Seit den Anfangsjahren der Sesamstraße sind Ernie und Bert dabei. Andere Figuren kamen erst später hinzu, manche verschwanden aber auch mit der Zeit wieder. Mit Elin ist jetzt eine weitere Mädchenfigur und damit mehr Diversität in die Sesamstraße gekommen. „Die Herausforderung war es, den Rollstuhl durch Elin fahren zu lassen - die Puppen selbst können ja nichts bewegen. Der Rollstuhl muss also separat bewegt werden“, sagte die Bühnenbildnerin über die komplexe Entstehung: „Die Puppenspielerin von Elin sitzt wie eine Schlangenfrau darunter, um alles bewegen zu können.“ Von der ersten Idee bis zum Dreh habe es ein Jahr gedauert.
Wo ist Samson?
Ein Vorbild soll Elin nicht sein, antwortet Kampovski auf Seethalers Frage. In der Sesamstraße gebe es keine Vorbilder. Es gehe vielmehr darum, dass alle Haut- und Fellfarben zusammenleben können. „Das Besondere an Elin ist, dass wir nichts Besonderes daraus machen. Es geht um Elins Interessen, der Rollstuhl soll gar kein Thema sein“, erklärt Paas. „Und wo sind Samson, Tiffy und Herr von Bödefeld geblieben?“, wollte ein Zuschauer wissen. Jede Generation habe ihre eigene Sesamstraße, ihre eigene Figuren-Generation. Herr von Bödefeld und Tiffy wären nicht mehr dabei, Samson aber sei in der nächsten Staffel wieder mit von der Partie.

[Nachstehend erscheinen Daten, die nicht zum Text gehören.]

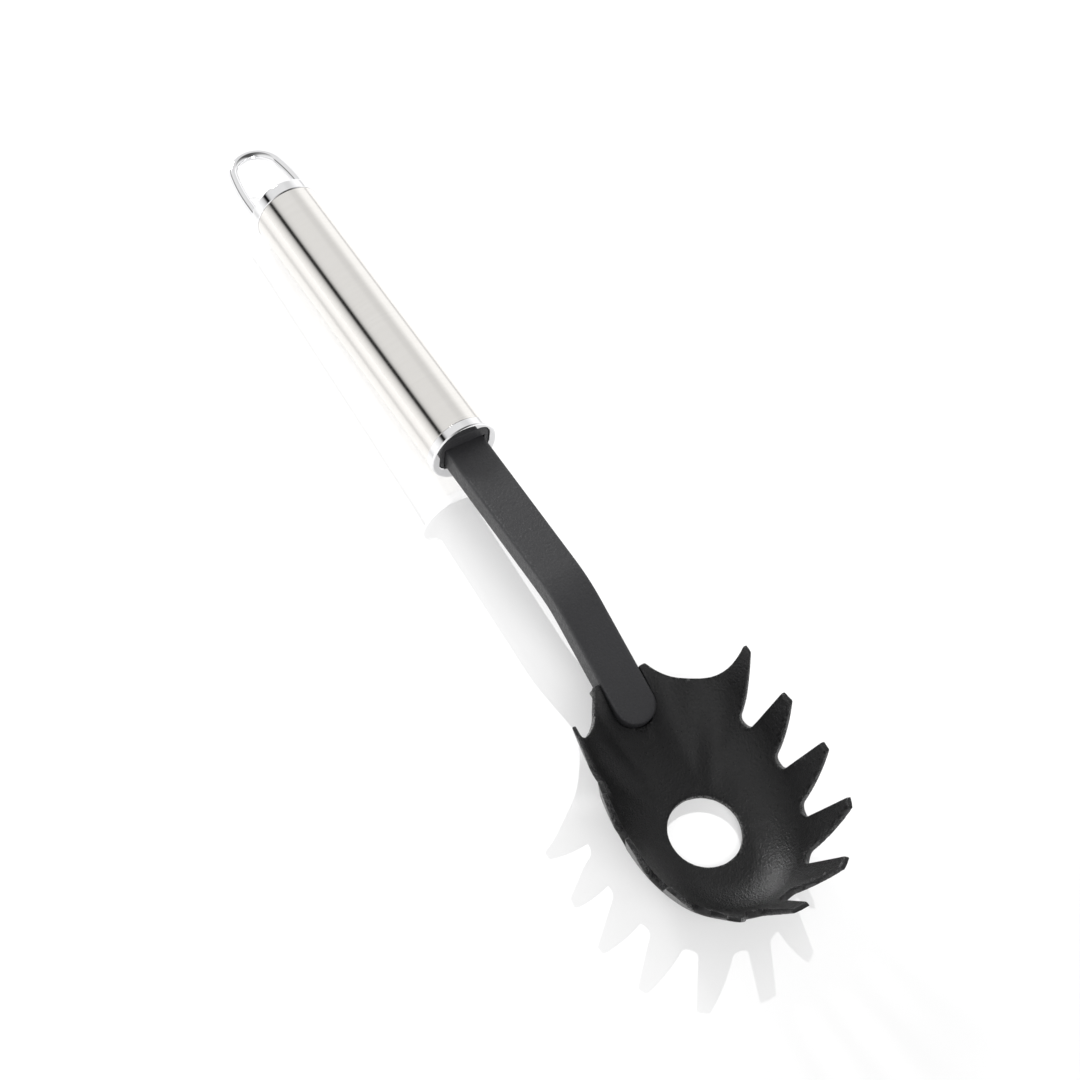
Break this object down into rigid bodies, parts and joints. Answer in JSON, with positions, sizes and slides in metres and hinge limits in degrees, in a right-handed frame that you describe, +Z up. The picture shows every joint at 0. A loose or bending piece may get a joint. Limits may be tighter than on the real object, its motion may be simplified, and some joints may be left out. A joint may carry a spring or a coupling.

Deutschlands älteste Kindersendung wird es auch in Zukunft geben. „Wir haben noch viele neue Ideen. Sie ist Teil der NDR-DNA.“ Im Herbst wird eine neue Staffel gedreht, verriet Kampovski. Und um seinen Job müsste Paas sich keine Sorgen machen, auch wenn man Stimmen inzwischen digitalisieren könne. Es sei ein völlig anderes Ergebnis, wenn der Puppenspieler beim Bewegen spricht, als wenn es nachvertont werde.
Schlange stehen für ein Foto
Ein Zuschauer wollte von Paas wissen, ob Puppenspieler sein Hauptberuf sei. „Ja, aber er ist nicht meine einzige Säule. Ich war auch schon mal ein Bösewicht bei den ,Drei Fragezeichen’, habe Käpt’n Blaubär und den gelben M&M gespielt. Ich schreibe auch, am liebsten für das Kinderfernsehen und die Sesamstraße“, sagte Paas, der auch den blauen Mann in der Sesamstraße spielt. Auf die Hipster-Wohnung des Blauen sei er übrigens ein bisschen neidisch, verriet er.
„Das sind für mich die schönsten Puppen der Welt“, gestand Paas. Und Ernie sei ein absolut liebenswerter Anarchist, den offensichtlich auch die Gäste liebten. Sie standen nach dem Talk Schlange für ein Foto mit ihm.